##### Data shown #####

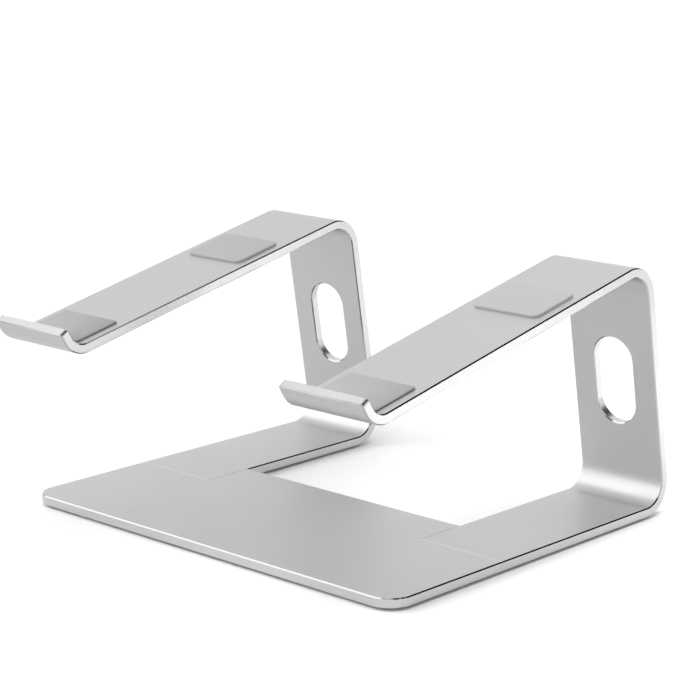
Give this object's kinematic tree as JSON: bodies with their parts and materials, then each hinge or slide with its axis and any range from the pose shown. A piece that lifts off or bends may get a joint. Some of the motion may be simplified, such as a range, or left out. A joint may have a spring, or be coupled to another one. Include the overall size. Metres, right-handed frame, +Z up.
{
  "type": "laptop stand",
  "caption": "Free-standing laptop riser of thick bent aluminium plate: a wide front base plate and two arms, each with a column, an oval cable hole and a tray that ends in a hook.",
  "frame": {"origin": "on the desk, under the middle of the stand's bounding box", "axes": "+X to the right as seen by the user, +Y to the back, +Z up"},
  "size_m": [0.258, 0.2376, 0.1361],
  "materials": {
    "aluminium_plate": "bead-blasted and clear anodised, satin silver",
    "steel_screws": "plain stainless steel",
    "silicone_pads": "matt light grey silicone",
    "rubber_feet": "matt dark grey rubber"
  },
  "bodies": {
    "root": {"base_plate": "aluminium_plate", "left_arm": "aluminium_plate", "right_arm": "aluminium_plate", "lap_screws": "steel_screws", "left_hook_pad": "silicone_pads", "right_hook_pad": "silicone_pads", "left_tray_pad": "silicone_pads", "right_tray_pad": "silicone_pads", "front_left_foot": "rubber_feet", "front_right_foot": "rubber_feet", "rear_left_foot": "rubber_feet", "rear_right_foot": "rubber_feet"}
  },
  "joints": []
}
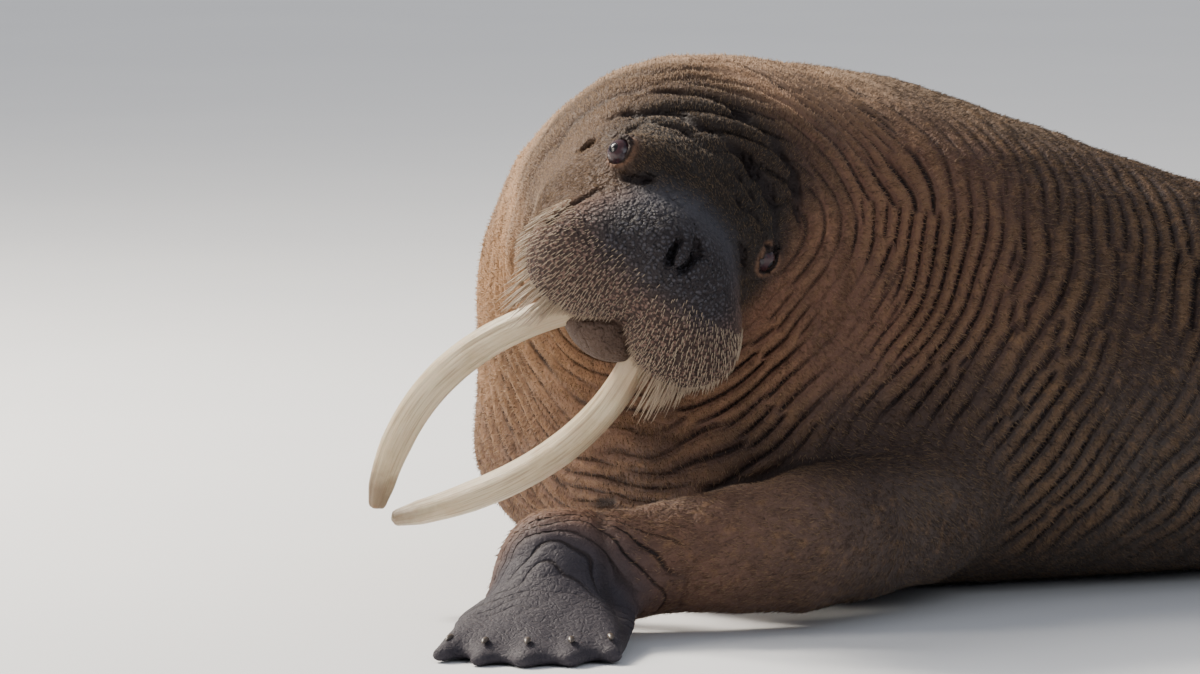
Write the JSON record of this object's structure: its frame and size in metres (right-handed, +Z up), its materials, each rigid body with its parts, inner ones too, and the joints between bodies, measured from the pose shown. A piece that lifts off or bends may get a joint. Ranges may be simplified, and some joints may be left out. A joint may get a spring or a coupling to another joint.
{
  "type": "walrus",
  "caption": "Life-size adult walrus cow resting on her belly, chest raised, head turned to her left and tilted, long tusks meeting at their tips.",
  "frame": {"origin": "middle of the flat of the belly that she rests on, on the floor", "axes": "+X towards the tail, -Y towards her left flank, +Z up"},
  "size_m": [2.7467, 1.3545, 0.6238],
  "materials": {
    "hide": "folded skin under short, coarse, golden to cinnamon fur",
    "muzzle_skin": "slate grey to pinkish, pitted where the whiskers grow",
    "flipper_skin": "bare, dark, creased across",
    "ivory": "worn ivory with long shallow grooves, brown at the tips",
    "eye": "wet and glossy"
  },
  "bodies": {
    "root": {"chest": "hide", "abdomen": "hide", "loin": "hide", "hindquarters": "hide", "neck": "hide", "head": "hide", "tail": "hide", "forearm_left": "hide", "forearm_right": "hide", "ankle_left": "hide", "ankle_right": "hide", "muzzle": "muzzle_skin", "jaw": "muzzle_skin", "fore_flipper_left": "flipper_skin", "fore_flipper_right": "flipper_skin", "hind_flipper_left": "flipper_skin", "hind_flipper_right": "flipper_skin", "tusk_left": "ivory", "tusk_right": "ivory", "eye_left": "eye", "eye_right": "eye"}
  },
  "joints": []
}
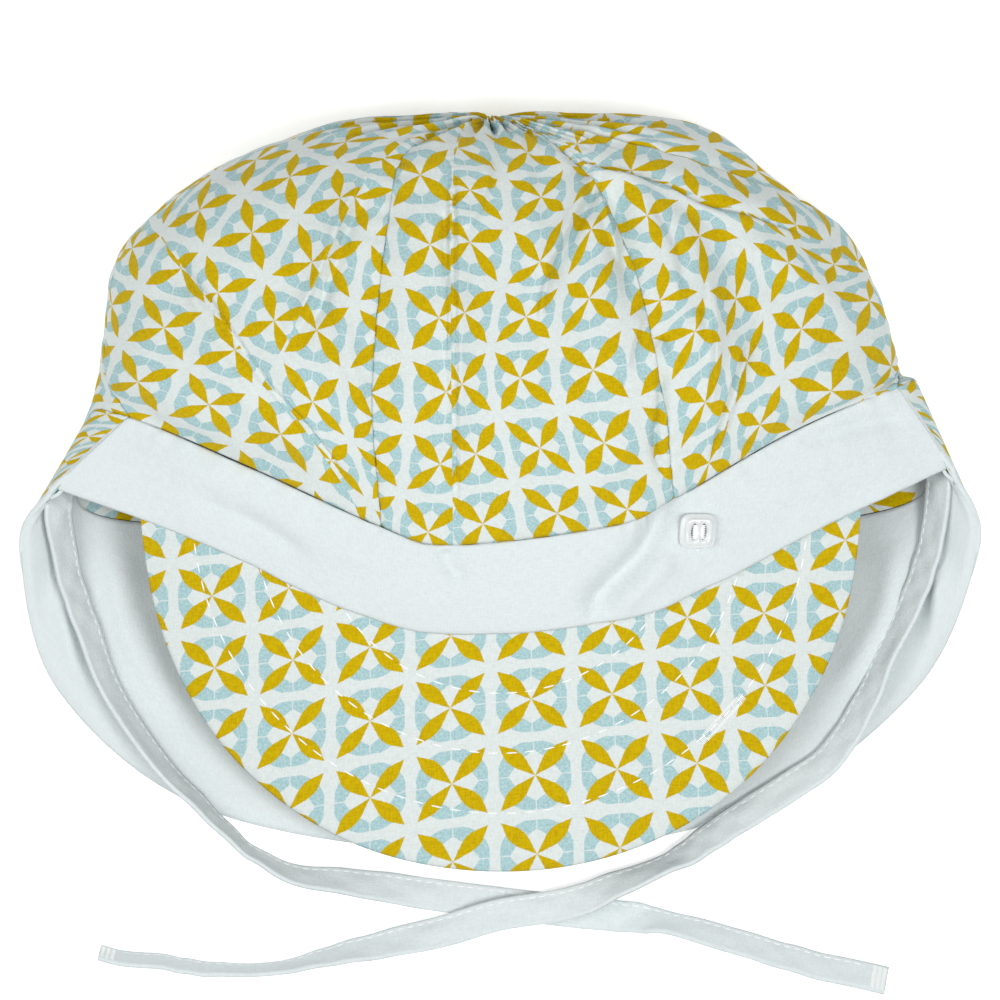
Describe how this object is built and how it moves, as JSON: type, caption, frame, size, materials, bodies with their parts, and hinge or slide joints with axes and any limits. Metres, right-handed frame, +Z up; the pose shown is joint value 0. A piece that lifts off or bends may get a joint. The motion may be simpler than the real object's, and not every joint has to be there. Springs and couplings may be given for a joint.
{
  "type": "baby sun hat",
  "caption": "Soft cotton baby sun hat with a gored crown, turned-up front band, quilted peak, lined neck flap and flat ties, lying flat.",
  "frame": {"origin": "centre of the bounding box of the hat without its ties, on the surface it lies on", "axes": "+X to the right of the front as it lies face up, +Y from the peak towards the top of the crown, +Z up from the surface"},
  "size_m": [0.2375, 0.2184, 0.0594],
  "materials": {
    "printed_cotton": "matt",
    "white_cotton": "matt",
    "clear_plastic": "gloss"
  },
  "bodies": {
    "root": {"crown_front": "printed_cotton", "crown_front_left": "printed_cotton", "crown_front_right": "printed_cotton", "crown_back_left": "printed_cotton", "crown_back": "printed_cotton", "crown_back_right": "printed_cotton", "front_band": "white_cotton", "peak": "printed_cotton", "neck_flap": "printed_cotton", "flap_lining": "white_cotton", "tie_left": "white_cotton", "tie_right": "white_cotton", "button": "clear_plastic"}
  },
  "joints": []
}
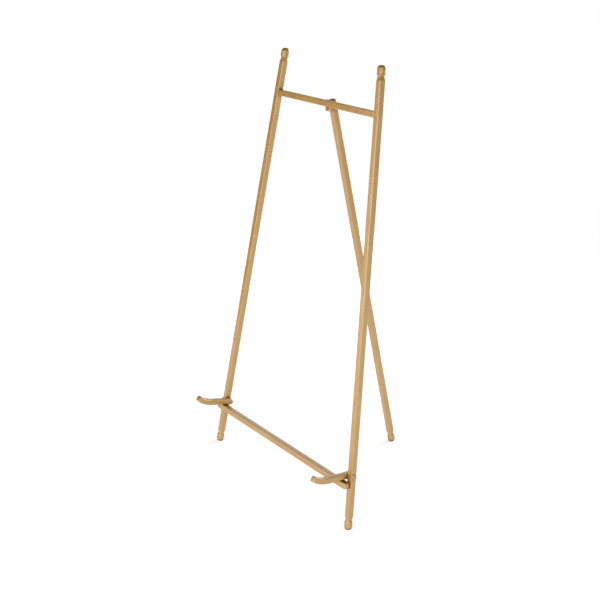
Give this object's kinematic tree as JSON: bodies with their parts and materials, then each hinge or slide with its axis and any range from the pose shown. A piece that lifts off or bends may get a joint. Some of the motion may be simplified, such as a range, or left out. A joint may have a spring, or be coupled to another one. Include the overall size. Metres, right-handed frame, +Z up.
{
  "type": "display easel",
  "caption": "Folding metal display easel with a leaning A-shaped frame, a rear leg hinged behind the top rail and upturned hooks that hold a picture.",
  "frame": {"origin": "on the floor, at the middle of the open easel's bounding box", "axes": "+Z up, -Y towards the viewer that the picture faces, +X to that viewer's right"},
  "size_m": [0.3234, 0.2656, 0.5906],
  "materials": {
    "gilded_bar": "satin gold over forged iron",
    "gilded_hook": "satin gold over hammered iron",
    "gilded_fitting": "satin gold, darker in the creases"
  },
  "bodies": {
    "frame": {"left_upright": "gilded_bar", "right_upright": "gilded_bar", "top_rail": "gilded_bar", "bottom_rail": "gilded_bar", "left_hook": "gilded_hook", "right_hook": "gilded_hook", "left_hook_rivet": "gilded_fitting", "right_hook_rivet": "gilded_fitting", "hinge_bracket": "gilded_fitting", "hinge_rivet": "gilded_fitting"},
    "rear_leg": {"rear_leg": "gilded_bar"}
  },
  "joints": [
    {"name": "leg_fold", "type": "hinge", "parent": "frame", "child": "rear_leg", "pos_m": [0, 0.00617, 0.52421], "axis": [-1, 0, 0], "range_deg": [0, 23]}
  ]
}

#####

Aim of the exercise ▸ Write out the entries above word for word.

Exercise solution ▸
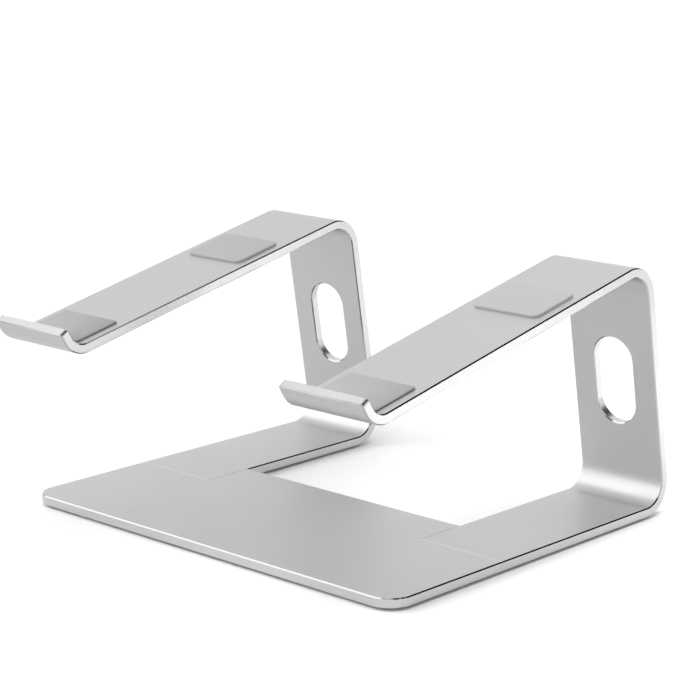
Give this object's kinematic tree as JSON: bodies with their parts and materials, then each hinge or slide with its axis and any range from the pose shown. A piece that lifts off or bends may get a joint. Some of the motion may be simplified, such as a range, or left out. A joint may have a spring, or be coupled to another one. Include the overall size. Metres, right-handed frame, +Z up.
{
  "type": "laptop stand",
  "caption": "Free-standing laptop riser of thick bent aluminium plate: a wide front base plate and two arms, each with a column, an oval cable hole and a tray that ends in a hook.",
  "frame": {"origin": "on the desk, under the middle of the stand's bounding box", "axes": "+X to the right as seen by the user, +Y to the back, +Z up"},
  "size_m": [0.258, 0.2376, 0.1361],
  "materials": {
    "aluminium_plate": "bead-blasted and clear anodised, satin silver",
    "steel_screws": "plain stainless steel",
    "silicone_pads": "matt light grey silicone",
    "rubber_feet": "matt dark grey rubber"
  },
  "bodies": {
    "root": {"base_plate": "aluminium_plate", "left_arm": "aluminium_plate", "right_arm": "aluminium_plate", "lap_screws": "steel_screws", "left_hook_pad": "silicone_pads", "right_hook_pad": "silicone_pads", "left_tray_pad": "silicone_pads", "right_tray_pad": "silicone_pads", "front_left_foot": "rubber_feet", "front_right_foot": "rubber_feet", "rear_left_foot": "rubber_feet", "rear_right_foot": "rubber_feet"}
  },
  "joints": []
}
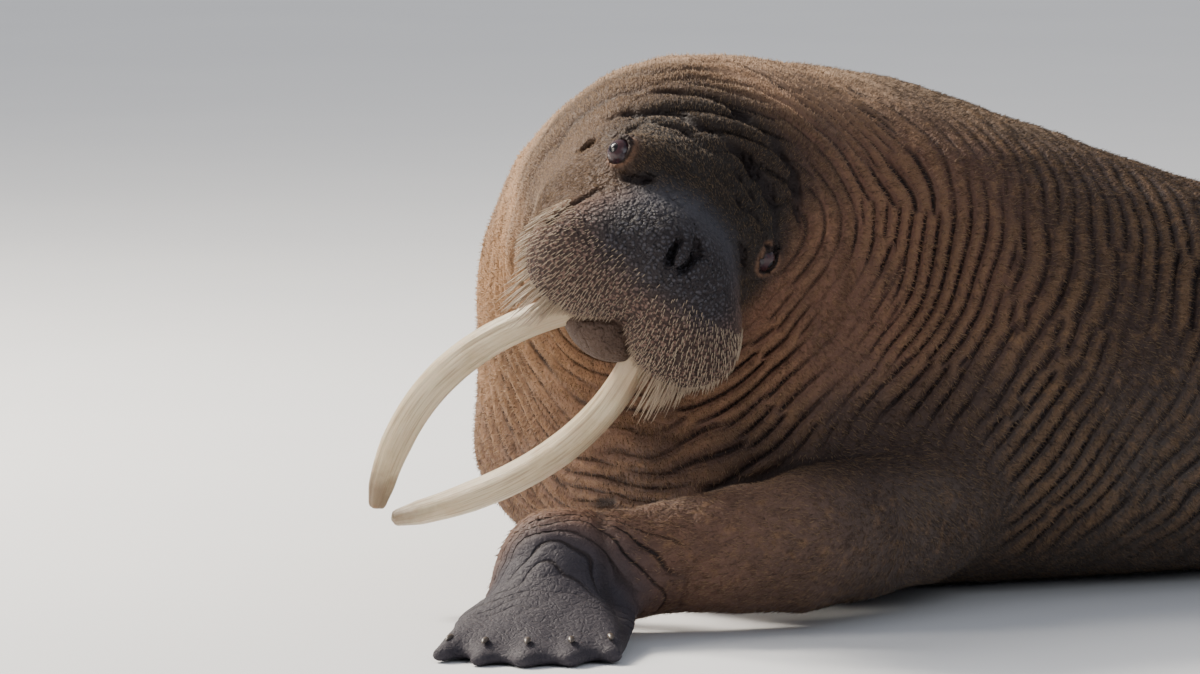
Write the JSON record of this object's structure: its frame and size in metres (right-handed, +Z up), its materials, each rigid body with its parts, inner ones too, and the joints between bodies, measured from the pose shown. A piece that lifts off or bends may get a joint. Ranges may be simplified, and some joints may be left out. A joint may get a spring or a coupling to another joint.
{
  "type": "walrus",
  "caption": "Life-size adult walrus cow resting on her belly, chest raised, head turned to her left and tilted, long tusks meeting at their tips.",
  "frame": {"origin": "middle of the flat of the belly that she rests on, on the floor", "axes": "+X towards the tail, -Y towards her left flank, +Z up"},
  "size_m": [2.7467, 1.3545, 0.6238],
  "materials": {
    "hide": "folded skin under short, coarse, golden to cinnamon fur",
    "muzzle_skin": "slate grey to pinkish, pitted where the whiskers grow",
    "flipper_skin": "bare, dark, creased across",
    "ivory": "worn ivory with long shallow grooves, brown at the tips",
    "eye": "wet and glossy"
  },
  "bodies": {
    "root": {"chest": "hide", "abdomen": "hide", "loin": "hide", "hindquarters": "hide", "neck": "hide", "head": "hide", "tail": "hide", "forearm_left": "hide", "forearm_right": "hide", "ankle_left": "hide", "ankle_right": "hide", "muzzle": "muzzle_skin", "jaw": "muzzle_skin", "fore_flipper_left": "flipper_skin", "fore_flipper_right": "flipper_skin", "hind_flipper_left": "flipper_skin", "hind_flipper_right": "flipper_skin", "tusk_left": "ivory", "tusk_right": "ivory", "eye_left": "eye", "eye_right": "eye"}
  },
  "joints": []
}
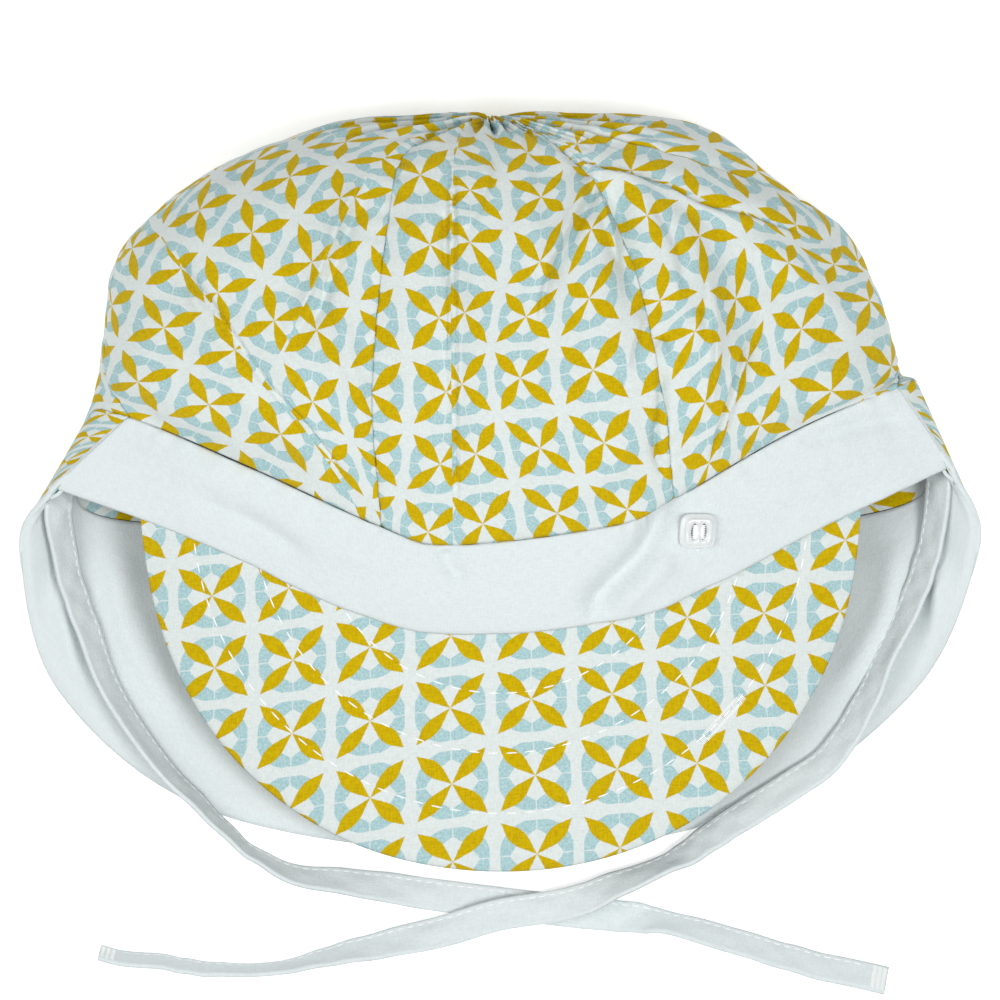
Describe how this object is built and how it moves, as JSON: type, caption, frame, size, materials, bodies with their parts, and hinge or slide joints with axes and any limits. Metres, right-handed frame, +Z up; the pose shown is joint value 0. A piece that lifts off or bends may get a joint. The motion may be simpler than the real object's, and not every joint has to be there. Springs and couplings may be given for a joint.
{
  "type": "baby sun hat",
  "caption": "Soft cotton baby sun hat with a gored crown, turned-up front band, quilted peak, lined neck flap and flat ties, lying flat.",
  "frame": {"origin": "centre of the bounding box of the hat without its ties, on the surface it lies on", "axes": "+X to the right of the front as it lies face up, +Y from the peak towards the top of the crown, +Z up from the surface"},
  "size_m": [0.2375, 0.2184, 0.0594],
  "materials": {
    "printed_cotton": "matt",
    "white_cotton": "matt",
    "clear_plastic": "gloss"
  },
  "bodies": {
    "root": {"crown_front": "printed_cotton", "crown_front_left": "printed_cotton", "crown_front_right": "printed_cotton", "crown_back_left": "printed_cotton", "crown_back": "printed_cotton", "crown_back_right": "printed_cotton", "front_band": "white_cotton", "peak": "printed_cotton", "neck_flap": "printed_cotton", "flap_lining": "white_cotton", "tie_left": "white_cotton", "tie_right": "white_cotton", "button": "clear_plastic"}
  },
  "joints": []
}
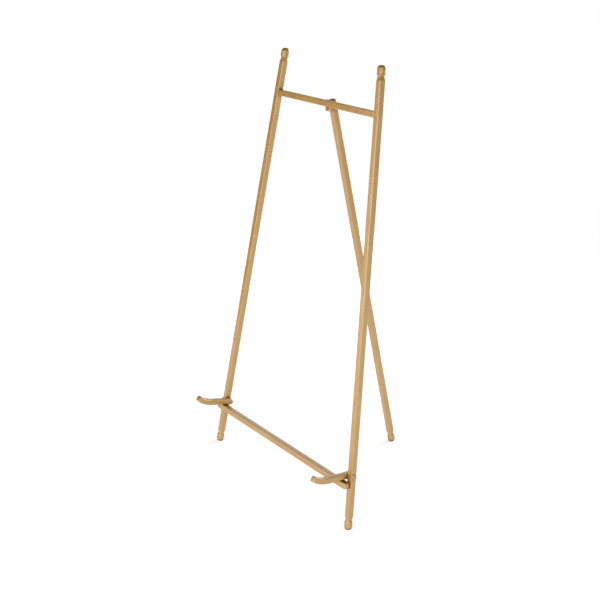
Give this object's kinematic tree as JSON: bodies with their parts and materials, then each hinge or slide with its axis and any range from the pose shown. A piece that lifts off or bends may get a joint. Some of the motion may be simplified, such as a range, or left out. A joint may have a spring, or be coupled to another one. Include the overall size. Metres, right-handed frame, +Z up.
{
  "type": "display easel",
  "caption": "Folding metal display easel with a leaning A-shaped frame, a rear leg hinged behind the top rail and upturned hooks that hold a picture.",
  "frame": {"origin": "on the floor, at the middle of the open easel's bounding box", "axes": "+Z up, -Y towards the viewer that the picture faces, +X to that viewer's right"},
  "size_m": [0.3234, 0.2656, 0.5906],
  "materials": {
    "gilded_bar": "satin gold over forged iron",
    "gilded_hook": "satin gold over hammered iron",
    "gilded_fitting": "satin gold, darker in the creases"
  },
  "bodies": {
    "frame": {"left_upright": "gilded_bar", "right_upright": "gilded_bar", "top_rail": "gilded_bar", "bottom_rail": "gilded_bar", "left_hook": "gilded_hook", "right_hook": "gilded_hook", "left_hook_rivet": "gilded_fitting", "right_hook_rivet": "gilded_fitting", "hinge_bracket": "gilded_fitting", "hinge_rivet": "gilded_fitting"},
    "rear_leg": {"rear_leg": "gilded_bar"}
  },
  "joints": [
    {"name": "leg_fold", "type": "hinge", "parent": "frame", "child": "rear_leg", "pos_m": [0, 0.00617, 0.52421], "axis": [-1, 0, 0], "range_deg": [0, 23]}
  ]
}